According to data provided by the Swiss Federal Prosecutor’s Office, the money also circulated through the Hawala system on behalf of other individuals.

The prosecution file states that “Ervis Ferizaj and his associates, in Switzerland and Albania, have stored and managed money originating from criminal activities related to the sale of narcotics”. It also states that they “secured cash as part of a ‘Hawala’ system with the purpose of transferring money to other persons”.

Quick profit

Braho, the SPAK prosecutor, said individuals involved in informal money transfer systems share a common interest with criminal groups – the thirst for fast profits.

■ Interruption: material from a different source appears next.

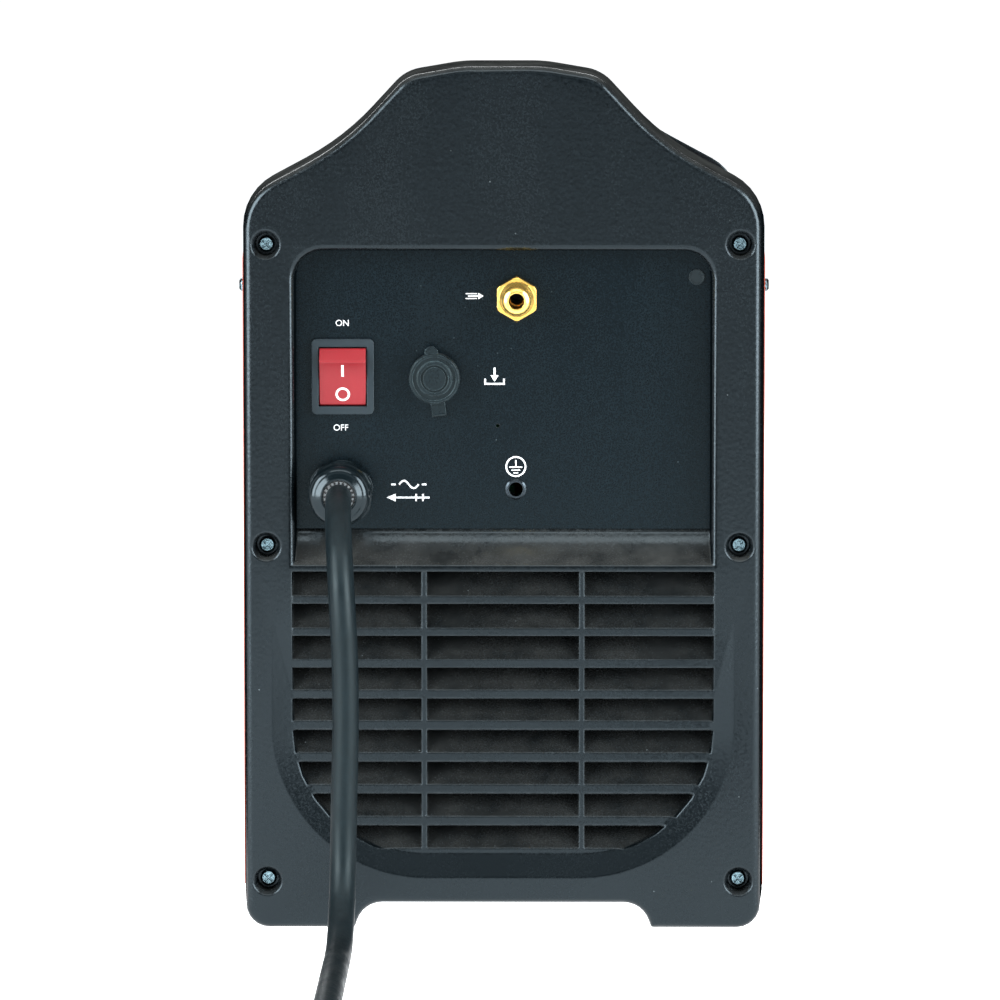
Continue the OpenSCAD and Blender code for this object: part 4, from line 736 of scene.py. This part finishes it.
# ---------------------------------------------------------------- control side
def seven_segment(bm, cx_, cz, h, digit):
    w = h * 0.52
    segs = {"a": ((-w / 2, h / 2), (w / 2, h / 2)), "g": ((-w / 2, 0), (w / 2, 0)), "d": ((-w / 2, -h / 2), (w / 2, -h / 2)),
            "f": ((-w / 2, 0), (-w / 2, h / 2)), "b": ((w / 2, 0), (w / 2, h / 2)), "e": ((-w / 2, -h / 2), (-w / 2, 0)),
            "c": ((w / 2, -h / 2), (w / 2, 0))}
    lit = {"0": "abcdef", "4": "fgbc", "5": "afgcd"}[digit]
    for s in lit:
        (x0, z0), (x1, z1) = segs[s]
        k = h * 0.07
        dx, dz = x1 - x0, z1 - z0
        L = math.hypot(dx, dz)
        ux, uz = dx / L, dz / L
        a, b_ = (x0 + ux * k, z0 + uz * k), (x1 - ux * k, z1 - uz * k)
        t = h * 0.065
        loop = [a, (a[0] + ux * t - uz * t, a[1] + uz * t + ux * t), (b_[0] - ux * t - uz * t, b_[1] - uz * t + ux * t), b_,
                (b_[0] - ux * t + uz * t, b_[1] - uz * t - ux * t), (a[0] + ux * t + uz * t, a[1] + uz * t - ux * t)]
        prism(bm, [(cx_ + p[0] + 0.06 * p[1], cz + p[1]) for p in loop], front, 1.21, 1.27)


bm = bmesh.new()
for i, d in enumerate("045"):
    seven_segment(bm, -13 + 13 * i, 248, 13.5, d)
obj_of("display_digits", bm, M["digit"], "unit")

# scale round the knob, frame lines and plain pictograms on the film
bm = bmesh.new()
F0, F1 = 0.61, 0.66
for i in range(11):
    a = math.radians(225 - 27 * i)
    r0, r1 = 18.6, (21.6 if i % 2 == 0 else 20.4)
    stroke(bm, [(KNOB[0] + r0 * math.cos(a), KNOB[1] + r0 * math.sin(a)), (KNOB[0] + r1 * math.cos(a), KNOB[1] + r1 * math.sin(a))], 0.5, front, F0, F1)
# mode: a continuous cut and a broken (grid) cut
bx, bz = BUTTONS[0]
stroke(bm, [(bx - 7, bz - 11.5), (bx + 7, bz - 11.5)], 0.8, front, F0, F1)
for k in range(4):
    stroke(bm, [(bx - 7 + 3.9 * k, bz - 14.5), (bx - 4.7 + 3.9 * k, bz - 14.5)], 0.8, front, F0, F1)
# air test: three lines and a head
bx, bz = BUTTONS[1]
for k in (-1, 0, 1):
    stroke(bm, [(bx - 6, bz - 13 + 1.6 * k), (bx + (3.6 if k == 0 else 1.2), bz - 13 + 1.6 * k)], 0.55, front, F0, F1)
prism(bm, [(bx + 2.4, bz - 15.2), (bx + 6.0, bz - 13), (bx + 2.4, bz - 10.8)], front, F0 + 0.002, F1 + 0.002)
# lamp pictograms under the four lamps: supply wave, bolt, drop, flame-like arc
lz = 219.6
stroke(bm, [(-24 - 2.6 + 5.2 * i / 16, lz + 1.1 * math.sin(2 * math.pi * i / 16)) for i in range(17)], 0.5, front, F0, F1)
prism(bm, [(-8.9, lz - 0.1), (-7.2, lz + 2.4), (-7.6, lz + 0.5), (-6.6, lz + 0.5), (-8.5, lz - 2.4), (-8.0, lz - 0.1)][::-1], front, F0, F1)
ring(bm, (8, lz), 2.3, 1.75, front, F0, F1, 36)
stroke(bm, [(8, lz), (8, lz + 1.3)], 0.5, front, F0, F1)
stroke(bm, [(8, lz), (9.0, lz - 0.6)], 0.5, front, F0 + 0.002, F1 + 0.002)
prism(bm, [(24 - 2.3, lz - 1.7), (24 + 2.3, lz - 1.7), (24, lz + 2.2)], front, F0, F1)
obj_of("control_marks", bm, M["ink"], "unit")
for i, t in enumerate(("20", "30", "40", "50", "60")):
    a = math.radians(225 - 67.5 * i)
    lettering("scale_%s" % t, t, 2.6, (KNOB[0] + 25.4 * math.cos(a), KNOB[1] + 24.6 * math.sin(a)), "front", M["ink"], "unit", bold=0.05, w=0.64)
# socket marks: a plus by the work socket, a short bar by the torch socket
bm = bmesh.new()
stroke(bm, [(-42 - 2.4, 121), (-42 + 2.4, 121)], 0.9, front, 0.02, 0.08)
stroke(bm, [(-42, 121 - 2.4), (-42, 121 + 2.4)], 0.9, front, 0.022, 0.082)
stroke(bm, [(42 - 2.4, 124), (42 + 2.4, 124)], 0.9, front, 0.02, 0.08)
obj_of("socket_marks", bm, M["ink"], "unit")
# orange line round the control film and pointer of the knob
bm = bmesh.new()


def rounded_loop(hw, z0, z1, r, n=8):
    pts = []
    for cx_, cz, a0 in ((hw - r, z0 + r, -90), (hw - r, z1 - r, 0), (-hw + r, z1 - r, 90), (-hw + r, z0 + r, 180)):
        for i in range(n + 1):
            a = math.radians(a0 + 90 * i / n)
            pts.append((cx_ + r * math.cos(a), cz + r * math.sin(a)))
    return pts


def band(bm, outer, inner, put, w0, w1):
    rows = [[bm.verts.new(put(*p, w)) for p, w in ((a, w0), (a, w1), (b_, w1), (b_, w0))] for a, b_ in zip(outer, inner)]
    k = len(rows)
    for i in range(k):
        a, b_ = rows[i], rows[(i + 1) % k]
        for j in range(4):
            bm.faces.new((a[j], b_[j], b_[(j + 1) % 4], a[(j + 1) % 4]))


band(bm, rounded_loop(77.5, 170.5, 271.5, 4), rounded_loop(76.7, 171.3, 270.7, 3.3), front, F0, F1)
obj_of("film_border", bm, M["ink_orange"], "unit")
bm = bmesh.new()
stroke(bm, [(KNOB[0], KNOB[1] + 4.2), (KNOB[0], KNOB[1] + 12.4)], 1.3, front, 15.92, 16.46)
obj_of("knob_pointer", bm, M["ink"], "current_knob_body")


# ------------------------------------------------------------ stage and light
def pale_floor():
    """Plain white floor, lit so that it glows a little most in front of the unit."""
    m = bpy.data.materials.new("floor_white")
    m.use_nodes = True
    nt = m.node_tree
    b = nt.nodes["Principled BSDF"]
    b.inputs["Base Color"].default_value = (0.60, 0.605, 0.61, 1)
    b.inputs["Roughness"].default_value = 0.9
    b.inputs["Specular IOR Level"].default_value = 0.1
    b.inputs["Emission Color"].default_value = (0.975, 0.99, 1.0, 1)
    tc = nt.nodes.new("ShaderNodeTexCoord")
    d = nt.nodes.new("ShaderNodeVectorMath")
    d.operation = "DISTANCE"
    d.inputs[1].default_value = (0.0, 0.42, 0.0)
    nt.links.new(tc.outputs["Object"], d.inputs[0])
    r = nt.nodes.new("ShaderNodeMapRange")
    r.interpolation_type = "SMOOTHSTEP"
    for k, v in (("From Min", 0.10), ("From Max", 1.0), ("To Min", GLOW), ("To Max", 0.97)):
        r.inputs[k].default_value = v
    nt.links.new(d.outputs["Value"], r.inputs["Value"])
    nt.links.new(r.outputs["Result"], b.inputs["Emission Strength"])
    return m


GLOW = 1.75
bpy.ops.mesh.primitive_plane_add(size=80, location=(0, 0, -0.0002))
floor = bpy.context.object
floor.name = "floor"
floor.data.materials.append(pale_floor())

world = bpy.data.worlds.new("studio")
scene.world = world
world.use_nodes = True
wt = world.node_tree
wt.nodes.clear()
wo = wt.nodes.new("ShaderNodeOutputWorld")
bg = wt.nodes.new("ShaderNodeBackground")
wc = wt.nodes.new("ShaderNodeTexCoord")
sx = wt.nodes.new("ShaderNodeSeparateXYZ")
wt.links.new(wc.outputs["Generated"], sx.inputs[0])
ab = wt.nodes.new("ShaderNodeMath")
ab.operation = "ABSOLUTE"
wt.links.new(sx.outputs["Z"], ab.inputs[0])
wr = wt.nodes.new("ShaderNodeMapRange")
wr.clamp = True
for k, v in (("From Min", 0.012), ("From Max", 0.05), ("To Min", 1.0), ("To Max", 0.0)):
    wr.inputs[k].default_value = v
wt.links.new(ab.outputs[0], wr.inputs["Value"])
wm = wt.nodes.new("ShaderNodeMix")
wm.data_type = "RGBA"
wt.links.new(wr.outputs["Result"], wm.inputs[0])
wm.inputs[6].default_value = (0.05, 0.055, 0.06, 1)
wm.inputs[7].default_value = (1.05, 1.05, 1.05, 1)
wt.links.new(wm.outputs[2], bg.inputs["Color"])
bg.inputs["Strength"].default_value = 1.0
wt.links.new(bg.outputs[0], wo.inputs["Surface"])


def softbox(name, place, target, size, watts, colour=(1, 1, 1)):
    l = bpy.data.lights.new(name, "AREA")
    l.shape = "RECTANGLE"
    l.size, l.size_y = size
    l.energy = watts
    l.color = colour
    o = bpy.data.objects.new(name, l)
    scene.collection.objects.link(o)
    o.location = place
    o.rotation_mode = "QUATERNION"
    o.rotation_quaternion = (Vector(target) - Vector(place)).to_track_quat("-Z", "Y")
    o.visible_camera = False
    return o


softbox("key_above", (0.0, 1.35, 1.75), (0, 0.2, 0.2), (1.5, 0.5), 13, (1.0, 0.99, 0.97))
for side in (-1, 1):
    softbox("side_box_%d" % (side > 0), (1.45 * side, 1.35, 0.74), (0.05 * side, 0.2, 0.2), (1.2, 1.4), 104, (0.97, 0.99, 1.0))
softbox("low_box", (0.0, 2.9, 1.3), (0, 0.2, 0.1), (2.2, 0.8), 5.5, (0.96, 0.99, 1.0))
softbox("fill_front", (0.3, -2.4, 1.5), (0, -0.2, 0.2), (2.2, 1.2), 60, (0.97, 0.99, 1.0))


def black_flag(name, side):
    """A low black board that stands beside the unit, so that its outline stays dark against the white floor."""
    bm = bmesh.new()
    a, b_ = Vector((0.30 * side, 0.16, 0)), Vector((0.50 * side, -2.4, 0))
    t = Vector((0.004 * side, 0, 0))
    lo = [bm.verts.new(p + Vector((0, 0, 0.0005))) for p in (a, b_, b_ + t, a + t)]
    hi = [bm.verts.new(p + Vector((0, 0, 0.34))) for p in (a, b_, b_ + t, a + t)]
    bm.faces.new(lo[::-1])
    bm.faces.new(hi)
    for i in range(4):
        bm.faces.new((lo[i], lo[(i + 1) % 4], hi[(i + 1) % 4], hi[i]))
    o = obj_of(name, bm, M["felt"], None)
    o.visible_camera = False


black_flag("flag_left", 1)
black_flag("flag_right", -1)
sun = bpy.data.lights.new("sky", "SUN")
sun.energy = 0.5
sun.angle = math.radians(75)
so = bpy.data.objects.new("sky", sun)
scene.collection.objects.link(so)
so.rotation_euler = (math.radians(-6), 0, 0)

scene.view_settings.view_transform = "Standard"
scene.view_settings.look = "None"

bpy.context.view_layer.update()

These networks earn commission-based fees both for cash transfers via the Hawala system and for cryptocurrency transactions – typically between six and 15 per cent of the total value transferred in physical cash through the Hawala system, or between 0.5 and two per cent of the total value of a crypto transaction.

“This informal system enables the transfer of money in a very short time while simultaneously avoiding the reporting and verification of the funds’ origin, since the agents do not comply with legal and sublegal provisions regarding the registration and identification of the senders and recipients,” Braho told BIRN.

“They do not apply the legal provisions for verifying the lawful source of the money being transferred, nor for the transfer ceiling amounts.”

Gjokutaj, from Altax, said the Bank of Albania has struggled to adapt and tighten monitoring, or keep up with technological advancement.

“The lack of technological capacities to monitor the links between virtual currency and cash transactions, as well as the risks of dirty money being integrated into the formal economy, represent an ongoing challenge for the supervisory authorities,” he said.

The Bank of Albania said it is in the process of approving a new regulation for foreign exchange offices, which, it said, provides for the verification of the origin of capital and the reputation of shareholders, as well as for limiting the amounts that can be held in cash or used in transactions.